A particular strength of the organization is the spectacular nature photography of AFA campaigner and co-founder TJ Watt, whose photos of Vancouver Island’s old-growth trees and giant stumps are increasingly being featured in national and international media publications. See some of Watt’s magnificent photos at the AFA’s online photogallery at:
https://ancientforestalliance.org/photos-media/
“By photographing BC’s largest trees and stumps, often in the hinterland along rough logging roads that few people traverse, we’ve been able to bring the ancient forests – and their clearcut devastation – to the homes of millions of people. We’ve sort of become the eyes and ears of the forest to alert people of what’s going on in one of the world’s most spectacular and endangered ecosystems,” states TJ Watt. “Many Canadians still don’t know that we have trees that can grow nearly twice the height of Niagara Falls with trunks as wide as a living room – and fewer realize they are still being cut down.”
The organization is perhaps best known for popularizing the “Avatar Grove”, an endangered stand of easily accessible, monumental old-growth redcedars and Douglas firs in close proximity to Port Renfrew. Within the Grove are several trees with spectacular, large burls growing out of their sides, including a burly cedar that has been dubbed “Canada’s Gnarliest Tree”. The campaign to save the Avatar Grove has garnered support from the Port Renfrew Chamber of Commerce, Sooke Regional Tourism Association, and from all levels of the region’s political representatives, including federal Liberal MP Keith Martin, provincial NDP MLA John Horgan, and Regional Director Mike Hicks.
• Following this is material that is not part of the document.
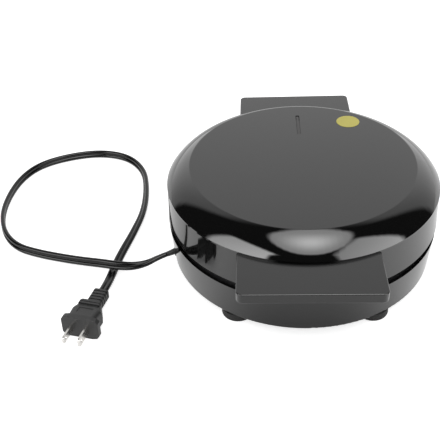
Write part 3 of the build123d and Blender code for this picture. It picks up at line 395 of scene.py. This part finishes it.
# Heating elements. Steel tube bent to a ring between the middle cup and the others, with its
# ends turned off the plate for the leads. Heat has tinted the tube straw and blue.
heat_tints = (
    (0.3, (0.16, 0.14, 0.12, 1.0)),
    (0.5, (0.30, 0.25, 0.18, 1.0)),
    (0.7, (0.18, 0.19, 0.24, 1.0)),
)
sheath = material("element_sheath", Metallic=1.0, IOR=1.5)
here = sheath.place()
heat = sheath.noise(here, 40.0)
pitted = sheath.noise(here, 900.0, detail=4.0)
sheath.set(
    Base_Color=sheath.ramp(heat, *heat_tints),
    Roughness=pitted.between(0.42, 0.62),
    Normal=sheath.bump(pitted, depth=0.0001, strength=0.5),
)
paint(sheath.done(), "lower_element", "upper_element")

# Baking plates. Cast aluminium under a dark non-stick coating that has a fine fleck in it.
# Four screws hold each plate, the lower one to the base and the upper one to the lid.
coat_dark, coat_worn = (0.016, 0.016, 0.017, 1.0), (0.026, 0.026, 0.027, 1.0)
coat_fleck = grey(0.09)
coat = material("non_stick", IOR=1.5, Coat_Roughness=0.2)
here = coat.place()
fleck = coat.ramp(coat.noise(here, 2200.0, detail=2.0), (0.62, grey(0.0)), (0.70, grey(1.0)))
cast = coat.noise(here, 350.0, detail=5.0)
wear = coat.noise(here, 35.0, detail=4.0)
coat.set(
    Base_Color=coat.mix(fleck, coat.mix(wear, coat_dark, coat_worn), coat_fleck),
    Roughness=wear.between(0.34, 0.46),
    Normal=coat.bump(cast, depth=0.0002, strength=0.45),
)
paint(coat.done(), "lower_plate", "upper_plate")

# Leads, the fuse's sleeve and the cable across the hinge. Copper strands in off-white woven
# glass sleeving, a little soiled, whose threads cross each other on the slant.
sleeve_soiled, sleeve_clean = (0.36, 0.34, 0.30, 1.0), (0.74, 0.72, 0.66, 1.0)
thread_turn = 5600.0
sleeve = material("woven_sleeve", IOR=1.5)
here = sleeve.place()
x, y, z = sleeve.axes(here)
one_way = ((x + y + z) * thread_turn).wave()
other_way = ((x - y + z) * thread_turn).wave()
weave = (one_way * other_way) * 0.5 + 0.5
soil = sleeve.noise(here, 80.0, detail=4.0)
sleeve.set(
    Base_Color=sleeve.mix(weave * 0.6 + soil * 0.4, sleeve_soiled, sleeve_clean),
    Roughness=soil.between(0.72, 0.87),
    Normal=sleeve.bump(weave, depth=0.00015, strength=0.6),
)
paint(
    sleeve.done(),
    "base_wires", "lid_wires", "thermal_fuse", "hinge_cable_base", "hinge_cable_lid",
)

# Screws, hinge pins, lamp holder and fuse clip. Small parts of plain steel, turned, headed or
# pressed. The pins are pressed into the lid's arms and turn in the base's ears.
steel_dark, steel_pale = (0.42, 0.41, 0.40, 1.0), (0.62, 0.61, 0.60, 1.0)
steel = material("screw_steel", Metallic=1.0, IOR=1.5)
turned = steel.noise(steel.place(scale=(700.0, 700.0, 90.0)), 1.0)
stain = steel.noise(steel.place(), 150.0, detail=4.0)
steel.set(
    Base_Color=steel.mix(stain, steel_dark, steel_pale),
    Roughness=turned.between(0.26, 0.46),
    Normal=steel.bump(turned, depth=0.00003, strength=0.5),
)
paint(
    steel.done(),
    "plate_screws", "lower_reflector_screws", "ear_screws", "dome_screws", "handle_screws",
    "cover_screws", "arm_screws", "hinge_pin_left", "hinge_pin_right", "lid_plate_screws",
    "upper_reflector_screws", "lamp_holder", "fuse_clip",
)


# Hinge ears and arms. Black plastic from a textured mould, with an even satin grain. The ears
# are screwed to the base's wall and the arms to the lid's band.
def satin(name, tones, roughness, ior):
    """Textured plastic: a fine even grain with slightly uneven sheen."""
    plastic = material(name, IOR=ior)
    here = plastic.place()
    grain = plastic.noise(here, 1600.0)
    cloud = plastic.noise(here, 30.0, detail=4.0)
    plastic.set(
        Base_Color=plastic.mix(cloud, *tones),
        Roughness=cloud.between(*roughness),
        Normal=plastic.bump(grain, depth=0.00006, strength=0.5),
    )
    return plastic.done()


paint(
    satin("hinge_satin", (grey(0.012), grey(0.020)), (0.34, 0.44), ior=1.6),
    "hinge_ear_left", "hinge_ear_right", "hinge_arm_left", "hinge_arm_right",
)

# Lid. A band and a domed top of black plastic from polished moulds. The dome is screwed on the
# band's ledge from inside; it has the deeper gloss, and the band flares towards the base.
paint(gloss("dome_gloss", (grey(0.0018), grey(0.0026)), (0.025, 0.055), waves=0.04), "lid_dome")
paint(gloss("band_gloss", (grey(0.003), grey(0.005)), (0.03, 0.05), waves=0.04, lean=0.055), "lid_frame")

# Front handle and hinge cover. Two flat slabs of one plan in black plastic, smoother than the
# hinge's. Two screws hold each of them to the band, driven from inside the lid.
paint(
    satin("slab_satin", (grey(0.005), grey(0.008)), (0.09, 0.14), ior=1.7),
    "front_handle", "hinge_cover",
)

# Light window. Smoked clear plastic let into the plateau, with a flange that bears on the
# dome's underside.
smoke_dark, smoke_pale = (0.012, 0.011, 0.011, 1.0), (0.022, 0.018, 0.017, 1.0)
smoked = material("window_smoked", IOR=1.6)
cloud = smoked.noise(smoked.place(), 120.0)
smoked.set(
    Base_Color=smoked.mix(cloud, smoke_dark, smoke_pale),
    Roughness=cloud.between(0.10, 0.18),
    Normal=smoked.bump(cloud, depth=0.0001, strength=0.2),
)
paint(smoked.done(), "indicator_lens")

# Lamp. A small neon lamp of warm clear glass under the window, which lies in its holder with
# a lead at each end.
glass_warm, glass_clear = (0.80, 0.62, 0.50, 1.0), (0.92, 0.84, 0.76, 1.0)
glass = material("lamp_glass", IOR=1.5, Transmission_Weight=0.6)
cloud = glass.noise(glass.place(), 200.0)
glass.set(
    Base_Color=glass.mix(cloud, glass_warm, glass_clear),
    Roughness=cloud.between(0.05, 0.13),
    Normal=glass.bump(cloud, depth=0.0001, strength=0.2),
)
paint(glass.done(), "indicator_lamp")

# Sticker. A round of yellow film with nothing printed on it, stuck on the plateau near the
# hinge. Its colour has faded a little in places.
film_deep, film_faded = (0.47, 0.42, 0.07, 1.0), (0.56, 0.50, 0.10, 1.0)
film = material("sticker_film", IOR=1.5)
here = film.place()
fibre = film.noise(here, 900.0, detail=4.0)
fade = film.noise(here, 90.0)
film.set(
    Base_Color=film.mix(fade, film_deep, film_faded),
    Roughness=fade.between(0.30, 0.45),
    Normal=film.bump(fibre, depth=0.00005, strength=0.4),
)
paint(film.done(), "blank_sticker")

# Power cord. Flat two-core flex in glossy black vinyl: two round cores side by side with a
# groove between them. From the relief it goes over its own other end and round one loop on
# the table, where it stands on edge; it turns flat only before that crossing and the plug.
cord_width = 0.0078
cord_thickness = 0.0041
# Each place of the route has how far the flex is turned there: 0 degrees is flat, 90 on edge.
cord_route_and_turn = [
    ((-0.11488, -0.02758, 0.01466), -38),
    ((-0.12217, -0.03068, 0.01355), -30),
    ((-0.1310, -0.0356, 0.0116), -5),
    ((-0.1420, -0.0374, 0.0100), 25),
    ((-0.1545, -0.0360, 0.0092), 45),
    ((-0.1710, -0.0318, 0.0088), 55),
    ((-0.1892, -0.0246, 0.0053), 60),
    ((-0.2076, -0.0187, 0.0038), 62),
    ((-0.2316, -0.0119, 0.0038), 64),
    ((-0.2535, -0.0027, 0.0038), 72),
    ((-0.2705, 0.0168, 0.0039), 84),
    ((-0.2810, 0.0458, 0.0039), 90),
    ((-0.2828, 0.0787, 0.0039), 92),
    ((-0.2780, 0.1101, 0.0039), 95),
    ((-0.2645, 0.1341, 0.0039), 100),
    ((-0.2376, 0.1496, 0.0039), 106),
    ((-0.2036, 0.1568, 0.0039), 110),
    ((-0.1725, 0.1471, 0.0039), 106),
    ((-0.1527, 0.1206, 0.0039), 104),
    ((-0.1463, 0.0867, 0.0038), 118),
    ((-0.1448, 0.0508, 0.0034), 138),
    ((-0.1508, 0.0174, 0.0028), 160),
    ((-0.1575, -0.0098, 0.0022), 176),
    ((-0.1610, -0.0310, 0.0022), 180),
    ((-0.1617, -0.0435, 0.0040), 180),
    ((-0.1630, -0.0588, 0.0069), 180),
    ((-0.1650, -0.0675, 0.0074), 180),
]
cord_route = [place for place, turn in cord_route_and_turn]


def spline_points(name, route, steps=24):
    """Points along a NURBS curve of third order whose control points are the route."""
    curve = bpy.data.curves.new(name, "CURVE")
    curve.dimensions = "3D"
    spline = curve.splines.new("NURBS")
    spline.points.add(len(route) - 1)
    for point, place in zip(spline.points, route):
        point.co = (*place, 1.0)
    spline.order_u = 3
    spline.use_endpoint_u = True
    spline.resolution_u = steps
    thing = bpy.data.objects.new(name, curve)
    bpy.context.scene.collection.objects.link(thing)
    bpy.context.view_layer.update()
    line = bpy.data.meshes.new_from_object(thing)
    points = np.zeros(len(line.vertices) * 3)
    line.vertices.foreach_get("co", points)
    bpy.data.objects.remove(thing)
    bpy.data.curves.remove(curve)
    bpy.data.meshes.remove(line)
    return points.reshape(-1, 3)


def carried(name, line, profile, turn):
    """Mesh of a closed profile carried along a line, with a face at each end.

    At each point of the line, across is horizontal and square to the line, and over is square
    to both; turn is the angle in radians by which both are turned about the line there. A
    profile point (a, b) goes to line + a * across + b * over. The first UV runs along the
    line in metres and the second round the profile from 0 to 1.
    """
    along = np.gradient(line, axis=0)
    along /= np.linalg.norm(along, axis=1)[:, None]
    level = np.cross(along, (0.0, 0.0, 1.0))
    level /= np.linalg.norm(level, axis=1)[:, None]
    upright = np.cross(level, along)
    across = np.cos(turn)[:, None] * level + np.sin(turn)[:, None] * upright
    over = np.cos(turn)[:, None] * upright - np.sin(turn)[:, None] * level
    places = line[:, None] + profile[None, :, :1] * across[:, None] + profile[None, :, 1:] * over[:, None]
    rings, sides = len(line), len(profile)
    ring, side = np.meshgrid(np.arange(rings - 1), np.arange(sides), indexing="ij")
    here, beside = ring * sides + side, ring * sides + (side + 1) % sides
    quads = np.stack([here, here + sides, beside + sides, beside], -1)
    first_end = list(range(sides))
    last_end = list(range((rings - 1) * sides, rings * sides))[::-1]
    faces = quads.reshape(-1, 4).tolist() + [first_end, last_end]
    mesh = bpy.data.meshes.new(name)
    mesh.from_pydata(places.reshape(-1, 3).tolist(), [], faces)
    gone = np.concatenate([[0.0], np.cumsum(np.linalg.norm(np.diff(line, axis=0), axis=1))])
    corner = np.array([loop.vertex_index for loop in mesh.loops])
    uv = np.stack([gone[corner // sides], (corner % sides) / sides], -1)
    layer = mesh.uv_layers.new(name="along")
    layer.data.foreach_set("uv", uv.astype(np.float32).ravel())
    mesh.polygons.foreach_set("use_smooth", np.ones(len(faces), bool))
    mesh.update()
    thing = bpy.data.objects.new(name, mesh)
    bpy.context.scene.collection.objects.link(thing)
    return thing


def twin_profile(width, thickness, points=72, web=0.55):
    """Outline of a flat flex: two round cores of its thickness, joined by a thinner web.

    At an angle t, a is half the width times cos(t), and b is the height of the core there, or
    that of the web where it is more: web is its share of the core's radius.
    """
    radius = thickness / 2
    offset = width / 2 - radius
    t = np.linspace(0, 2 * pi, points, endpoint=False)
    a = width / 2 * np.cos(t)
    core = np.sqrt(np.clip(radius**2 - (np.abs(a) - offset) ** 2, 0, None))
    b = np.sign(np.sin(t)) * np.maximum(core, np.where(np.abs(a) < offset, radius * web, 0.0))
    return np.stack([a, b], -1)


cord_line = spline_points("cord_line", cord_route)
cord_turn = np.interp(
    np.linspace(0, 1, len(cord_line)),
    np.linspace(0, 1, len(cord_route)),
    np.radians([turn for place, turn in cord_route_and_turn]),
)
power_cord = carried("cord", cord_line, twin_profile(cord_width, cord_thickness), cord_turn)
vinyl = material("cord_vinyl", IOR=1.42)
here = vinyl.place()
grime = vinyl.noise(here, 60.0, detail=4.0)
fine = vinyl.noise(here, 1400.0, detail=2.0)
vinyl.set(
    Base_Color=vinyl.mix(grime, grey(0.002), grey(0.005)),
    Roughness=grime.between(0.09, 0.19),
    Normal=vinyl.bump(fine, depth=0.00002, strength=0.4),
)
power_cord.data.materials.append(vinyl.done())
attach(power_cord, "base")
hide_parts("power_cord")

# Plug body and strain relief. Black vinyl moulded over the flex, with the fine matt grain of
# the mould. The relief's flange sits inside the base's wall and its nose leans out of it.
moulded = material("plug_vinyl", IOR=1.5)
here = moulded.place()
grain = moulded.noise(here, 900.0)
cloud = moulded.noise(here, 45.0)
moulded.set(
    Base_Color=moulded.mix(cloud, grey(0.016), grey(0.032)),
    Roughness=cloud.between(0.42, 0.57),
    Normal=moulded.bump(grain, depth=0.00012, strength=0.6),
)
paint(moulded.done(), "plug_body", "strain_relief")

# Plug blades. Strip of nickel-plated brass, one wide and one narrow, each with a hole near
# its rounded tip. Fine drawn lines run along them, and the body is moulded round their roots.
nickel_dull, nickel_bright = (0.62, 0.60, 0.57, 1.0), (0.80, 0.79, 0.77, 1.0)
plated = material("blade_nickel", Metallic=1.0, IOR=1.5)
drawn = plated.noise(plated.place(scale=(900.0, 60.0, 900.0)), 1.0)
spots = plated.noise(plated.place(), 160.0, detail=4.0)
plated.set(
    Base_Color=plated.mix(spots, nickel_dull, nickel_bright),
    Roughness=drawn.between(0.16, 0.30),
    Normal=plated.bump(drawn, depth=0.00002, strength=0.5),
)
paint(plated.done(), "plug_blade_narrow", "plug_blade_wide")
See photos at https://ancientforestalliance.org/photos-media/
The Ancient Forest Alliance is calling on the BC government to:
– Undertake a Provincial Old-Growth Strategy that will inventory and protect the remaining old-growth forests in regions where they are scarce (eg’s. Vancouver Island, Southern Mainland Coast, Southern Interior, etc.)
– Ensure the sustainable logging of second-growth forests, which now constitute the majority of forest lands in southern BC.
– End the export of BC raw logs to foreign mills in order to ensure a guaranteed log supply for BC wood processing facilities.
– Assist in the retooling of coastal BC sawmills and the development of value-added facilities to handle second-growth logs.
– Undertake new land-use planning processes to protect endangered forests based on new First Nations land-use plans, ecosystem-based scientific assessments, and climate mitigation strategies through forest protection
75% of the ancient forests have been logged on Vancouver Island (see “Before” and “After” Maps at https://ancientforestalliance.org/ancient-forests/before-after-old-growth-maps/), while less than 10% of our productive forests are in protected in parks and Old-Growth Management Areas, and the situation is similar throughout southern BC. Tens of thousands of hectares of ancient forests fall each year in BC.
Old-growth forests are important for species at risk, the climate, tourism, supplying clean water, and for many First Nations cultures.
“Right now, with the unprecedented situation of both the BC Liberals and NDP being simultaneously leaderless, we have a first rate opportunity to push both parties to commit to new, strong policies to protect BC’s endangered old-growth forests and forestry jobs. We’ll give public credit to any politicians who move their party forward on these issues but we’ll also point out those who are firmly committed to the backwards, destructive status quo,” states Ken Wu.